Виктор Голков
Прощай, Аркашка
Аркадий Хаенко умер. Кого-нибудь, хотя бы одной живой души не оказалось около, чтобы его спасти - набрать номер "скорой помощи". А там, глядишь, и можно было бы что-нибудь сделать. И это при том, что его знала половина Израиля, а вторая половина перебывала в то или иное время у него на крыше, в доме на Алленби, где на первом этаже сидят и по шабатам за чашечкой горячего кофе усатые марокканские джентльмены. Неподалеку от них привязывал Аркашка к столбу свой традиционно новый велосипед, поскольку ни один из предыдущих, будучи украден, никогда не доживал до старости. Отсюда он совершал ежевечерний променад к морю, которое он обожал, уверяя, что и родился-то для того, чтобы сочинять книги и жить в одиночестве в маленькой квартирке где-нибудь поблизости.
Он ушел из жизни красивый и почти молодой - всего каких-нибудь сорок семь, по нынешним временам - совершенно не Бог весть что. С его уходом в русско-израильской литературной тель-авивской жизни образовалась зияющая черная дыра, и я весьма не уверен, что ее так скоро удастся чем-либо залепить. Ибо Аркашка хотя и был журналист-профессионал, но не это являлось его главной особенностью. Да, он мог состряпать статейку, как говорится, "задней левой ногой" и даже от имени какой-нибудь старой девы по прозвищу Зоя Клирская. И не тем он был знаменит, что выступал с политическими рассуждениями на радио или сочинил достаточно спорный детективный роман "Комната смеха". А просто был он жутко остроумный, неистощимо-циничный и неотразимо обаятельный человек, замечательный шутник и рассказчик, не любить которого было практически невозможно. И женщины это отлично чувствовали: две из них при мне однажды чуть не передрались из-за него, как усердно он ни пытался их примирить.

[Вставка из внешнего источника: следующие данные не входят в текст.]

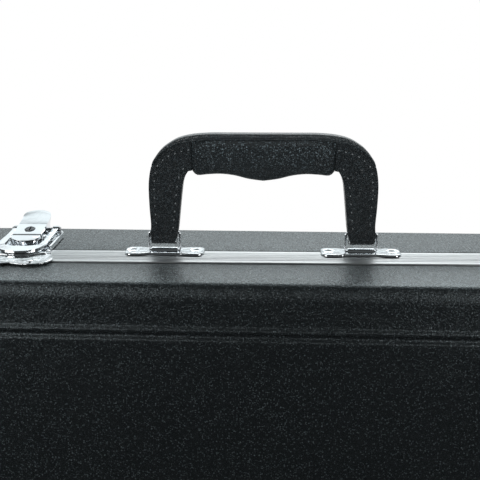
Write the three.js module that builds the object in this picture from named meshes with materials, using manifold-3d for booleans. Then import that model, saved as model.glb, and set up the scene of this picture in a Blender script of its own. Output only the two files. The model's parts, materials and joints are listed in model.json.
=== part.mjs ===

Аркашка, хотел он того или нет, являлся символом русской литературной богемы, неизвестно какими путями и для чего перенесенной в эмиграцию. Как диковинный зверек, свил он гнездо на тель-авивском берегу у самого у Средиземного моря. И не было ничего более экзотичного, чем русские стихи, которые любил и умел он читать по памяти в немерянном количестве. Его изощренный ум впитывал все российские литературные новинки от Пелевина до Сорокина, и только одно он в упор не в силах был переварить - иврит.
В этой стране солдат, программистов и биржевых маклеров будущее его было предопределено заранее на много лет вперед - по существу, у него не было здесь никакого будущего. Совершенно не зря он не купил тут квартиру, не родил (разумеется, за компанию с кем-то) ребенка, не выучил язык. Это был символ случайной, ничем не обусловленной, космополитической части нашей эмигрантской волны - своего рода "принесенных ветром". Не создавший никакого прочного, устойчивого быта, не имевший практически никакой собственности, кроме замечательной русской библиотечки, подобранной с необычайным вкусом, он, как и его соседи по этажу - таиландские и филлипинские рабочие, - был в сражающейся за независимость израильской Иудее, без сомнения, лишь временным жильцом.
Сколько пронеслось над раскаленной гладью таких, как он, и где они все сегодня, не ведомо никому. Но есть, безусловно, необычайное очарование и какой-то странный неразгаданный смысл в трагичности этой судьбы, как и в десятках ей подобных, занесенных в эту часть света для того , чтобы, абсолютно не растворившись, навсегда ее покинуть или же случайно, как это произошло с Аркашкой, умереть. И совершенно никакого значения не имеет при этом, что был он весьма известным русско-израильским журналистом. Но я, конечно, не в силах позабыть, как гуляли мы вместе по ночному холмистому Гиватаиму, сопровождая его породистую израильскую псину по кличке Цафа номер один. Этого первого, позднее попавшего под автомобильное колесо, сменил Цафа номер два, которому я подарил кость на Аркашкиных поминках. Обликом совершенно неотличимый от первого, он только лишний раз подчеркнул (разумеется, сам того не желая) всю нелепость и ирреальность происходящего.
Умер Аркашка, родившийся, как и я, в пятьдесят четвертом. Поколение литинститута, МГУ и МФТИ, поколение семидесятых, то самое невостребованное, искалеченное брежневщиной и перестройкой, - и вместе с ним умерла моя молодость. Прощай, молодость, то есть прощай, Аркашка.